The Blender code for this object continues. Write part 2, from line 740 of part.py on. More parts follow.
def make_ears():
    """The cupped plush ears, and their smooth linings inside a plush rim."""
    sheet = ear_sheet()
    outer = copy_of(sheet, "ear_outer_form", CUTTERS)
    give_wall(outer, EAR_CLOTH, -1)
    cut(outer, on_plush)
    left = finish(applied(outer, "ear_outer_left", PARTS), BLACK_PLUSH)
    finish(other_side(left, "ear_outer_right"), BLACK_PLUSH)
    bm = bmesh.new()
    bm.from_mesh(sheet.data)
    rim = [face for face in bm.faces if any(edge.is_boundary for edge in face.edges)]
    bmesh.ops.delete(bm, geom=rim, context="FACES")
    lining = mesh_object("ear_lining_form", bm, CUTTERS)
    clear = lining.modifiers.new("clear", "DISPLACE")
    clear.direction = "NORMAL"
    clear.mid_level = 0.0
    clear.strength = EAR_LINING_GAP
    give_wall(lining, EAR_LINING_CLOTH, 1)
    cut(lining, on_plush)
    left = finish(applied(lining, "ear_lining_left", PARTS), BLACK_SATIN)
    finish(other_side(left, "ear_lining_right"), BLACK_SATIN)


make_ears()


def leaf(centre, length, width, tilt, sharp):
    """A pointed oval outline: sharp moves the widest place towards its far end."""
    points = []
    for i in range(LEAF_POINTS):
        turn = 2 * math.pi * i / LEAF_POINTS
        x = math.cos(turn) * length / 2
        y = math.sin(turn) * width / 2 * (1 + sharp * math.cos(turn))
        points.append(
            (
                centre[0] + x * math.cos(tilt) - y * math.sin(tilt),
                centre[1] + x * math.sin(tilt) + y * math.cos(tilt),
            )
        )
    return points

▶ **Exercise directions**
Take the data above and return it exactly.

▶ **Answer to this task**
The Blender code for this object continues. Write part 2, from line 740 of part.py on. More parts follow.
def make_ears():
    """The cupped plush ears, and their smooth linings inside a plush rim."""
    sheet = ear_sheet()
    outer = copy_of(sheet, "ear_outer_form", CUTTERS)
    give_wall(outer, EAR_CLOTH, -1)
    cut(outer, on_plush)
    left = finish(applied(outer, "ear_outer_left", PARTS), BLACK_PLUSH)
    finish(other_side(left, "ear_outer_right"), BLACK_PLUSH)
    bm = bmesh.new()
    bm.from_mesh(sheet.data)
    rim = [face for face in bm.faces if any(edge.is_boundary for edge in face.edges)]
    bmesh.ops.delete(bm, geom=rim, context="FACES")
    lining = mesh_object("ear_lining_form", bm, CUTTERS)
    clear = lining.modifiers.new("clear", "DISPLACE")
    clear.direction = "NORMAL"
    clear.mid_level = 0.0
    clear.strength = EAR_LINING_GAP
    give_wall(lining, EAR_LINING_CLOTH, 1)
    cut(lining, on_plush)
    left = finish(applied(lining, "ear_lining_left", PARTS), BLACK_SATIN)
    finish(other_side(left, "ear_lining_right"), BLACK_SATIN)


make_ears()


def leaf(centre, length, width, tilt, sharp):
    """A pointed oval outline: sharp moves the widest place towards its far end."""
    points = []
    for i in range(LEAF_POINTS):
        turn = 2 * math.pi * i / LEAF_POINTS
        x = math.cos(turn) * length / 2
        y = math.sin(turn) * width / 2 * (1 + sharp * math.cos(turn))
        points.append(
            (
                centre[0] + x * math.cos(tilt) - y * math.sin(tilt),
                centre[1] + x * math.sin(tilt) + y * math.cos(tilt),
            )
        )
    return points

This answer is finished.